[Start GIVEN MATERIAL]

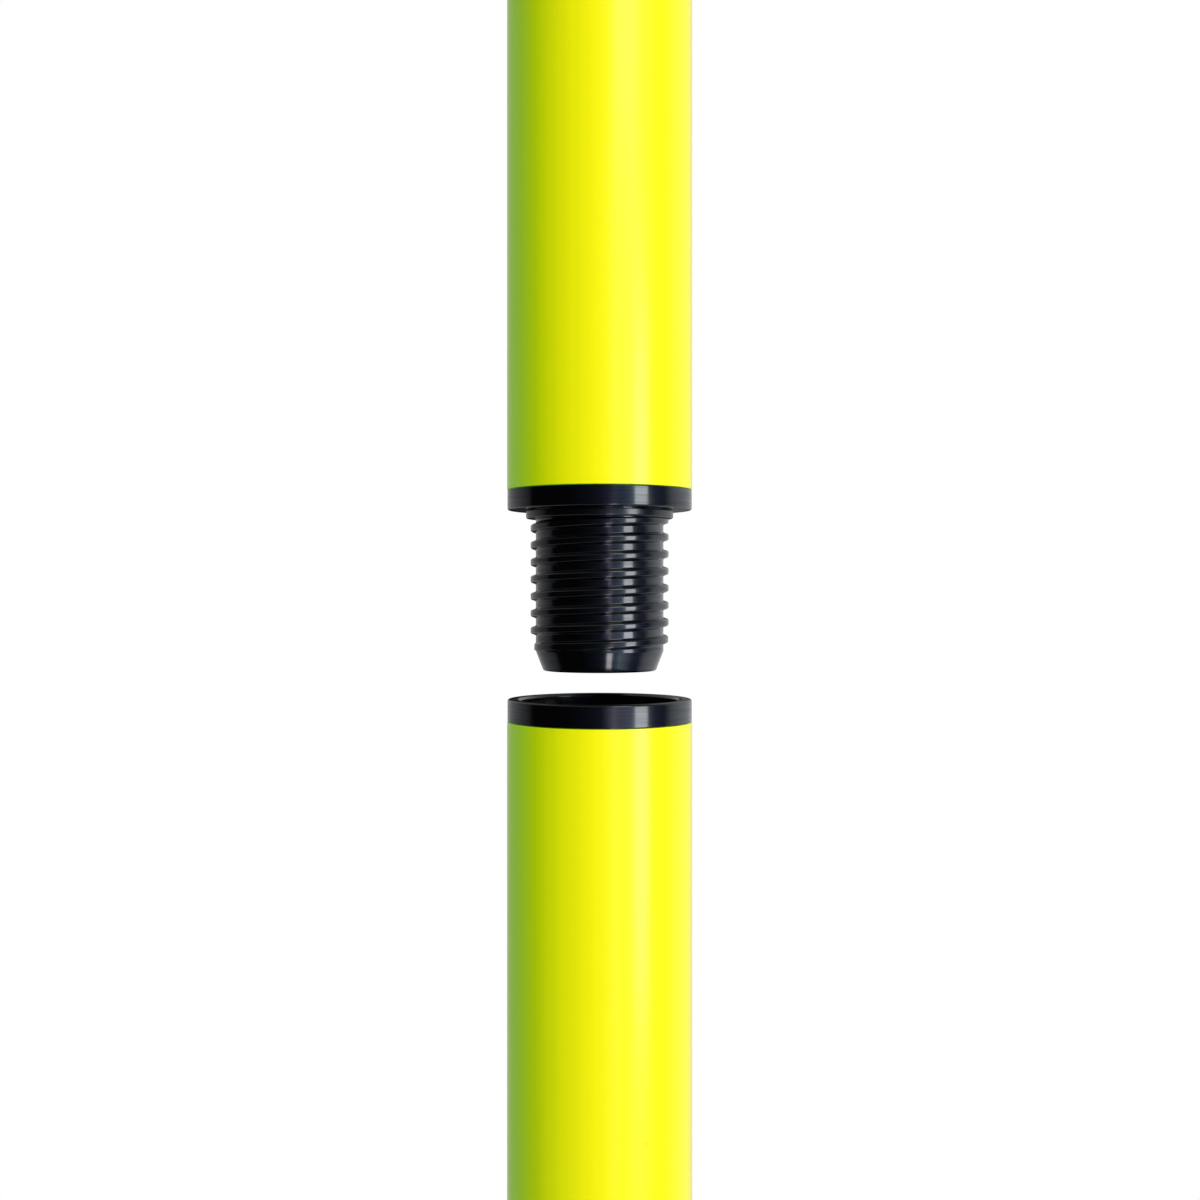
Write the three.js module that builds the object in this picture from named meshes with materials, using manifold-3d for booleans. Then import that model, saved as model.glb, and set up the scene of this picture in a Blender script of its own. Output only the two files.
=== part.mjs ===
// A slalom pole in two halves that screw together, with a steel spike at its foot.
// Millimetres, +Z up. The origin is on the pole's axis at ground level, so the spike lies below it.
// The upper half is unscrewed and raised, straight above the socket that it screws into.

import * as THREE from "three";
import { mergeVertices } from "three/addons/utils/BufferGeometryUtils.js";
import Module from "manifold-3d";

const wasm = await Module();
wasm.setup();

// Tubes
const tubeDiameter = 25;
const tubeWall = 1.25;
const lowerTubeLength = 800;
const upperTubeLength = 800;
const tubeEndChamfer = 0.1;

// Fits between pieces of one half
const spigotClearance = 0.12; // between a spigot's ribs and the tube's bore, filled by adhesive
const seatClearance = 0.05; // between two faces that rest on each other
const collarInset = 0.05; // how far a moulded collar lies inside the tube's surface

// Ribbed spigots of the moulded pieces that are glued into the tubes
const ribHeight = 0.25;
const ribWidth = 1.4;
const ribCount = 8;
const spigotLeadLength = 2.5; // taper at the free end, which starts the spigot in the tube
const spigotLeadDrop = 0.45;
const edgeChamfer = 0.35;

// Thread, one start, right-handed
const threadPitch = 2.3;
const threadDepth = 0.7;
const ridgeBaseWidth = 1.3;
const ridgeCrestWidth = 0.8;
const threadClearance = 0.17; // radial, crest to groove
const threadSidePlay = 0.12; // on each flank

// Threaded socket
const socketWall = 1.38; // from the bottom of the thread groove to the spigot's body
const socketEndGap = 8.5; // from the seated tip to the socket's lower end
const threadOverrun = 1.5; // internal thread past the lowest seated ridge
const reliefClearance = 0.1; // the relief below the thread is this much wider than the groove
const mouthClearance = 0.85; // around the washer
const mouthEndGap = 0.72; // from the start of the seated ridge to the mouth's floor
const mouthFloor = 1.12; // collar left under the mouth
const rimChamfer = 0.3;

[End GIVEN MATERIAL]

WORK TO DO: Your output must be the lines of the material above, from the first through the line that contains "const collarInset = 0.05;", copied exactly. Include both endpoints and nothing else.

FINAL RESULT:
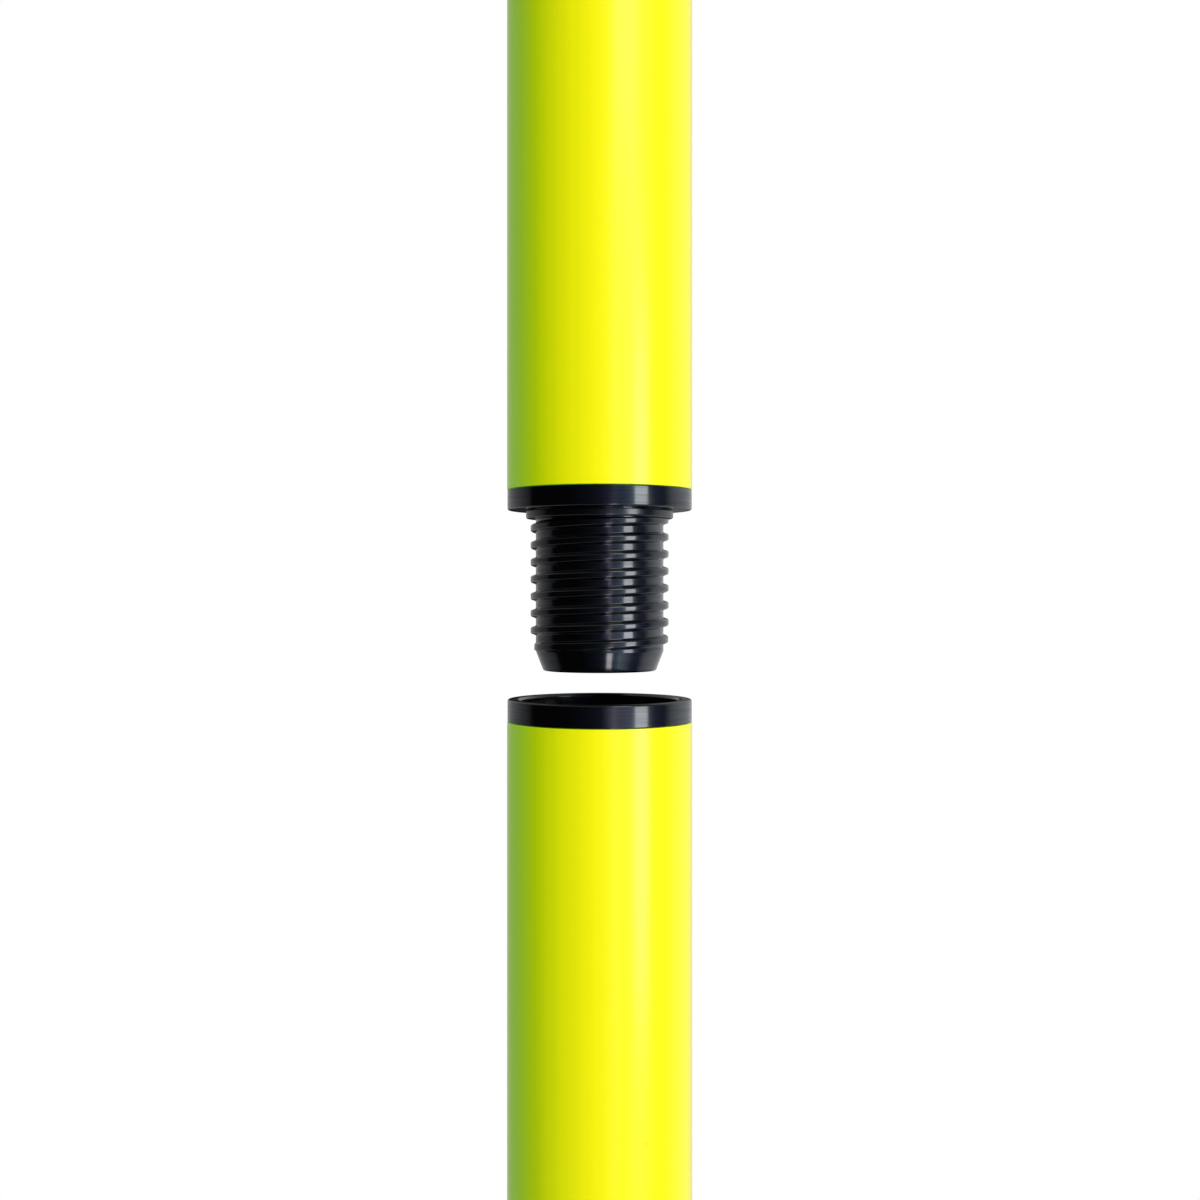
Write the three.js module that builds the object in this picture from named meshes with materials, using manifold-3d for booleans. Then import that model, saved as model.glb, and set up the scene of this picture in a Blender script of its own. Output only the two files.
=== part.mjs ===
// A slalom pole in two halves that screw together, with a steel spike at its foot.
// Millimetres, +Z up. The origin is on the pole's axis at ground level, so the spike lies below it.
// The upper half is unscrewed and raised, straight above the socket that it screws into.

import * as THREE from "three";
import { mergeVertices } from "three/addons/utils/BufferGeometryUtils.js";
import Module from "manifold-3d";

const wasm = await Module();
wasm.setup();

// Tubes
const tubeDiameter = 25;
const tubeWall = 1.25;
const lowerTubeLength = 800;
const upperTubeLength = 800;
const tubeEndChamfer = 0.1;

// Fits between pieces of one half
const spigotClearance = 0.12; // between a spigot's ribs and the tube's bore, filled by adhesive
const seatClearance = 0.05; // between two faces that rest on each other
const collarInset = 0.05; // how far a moulded collar lies inside the tube's surface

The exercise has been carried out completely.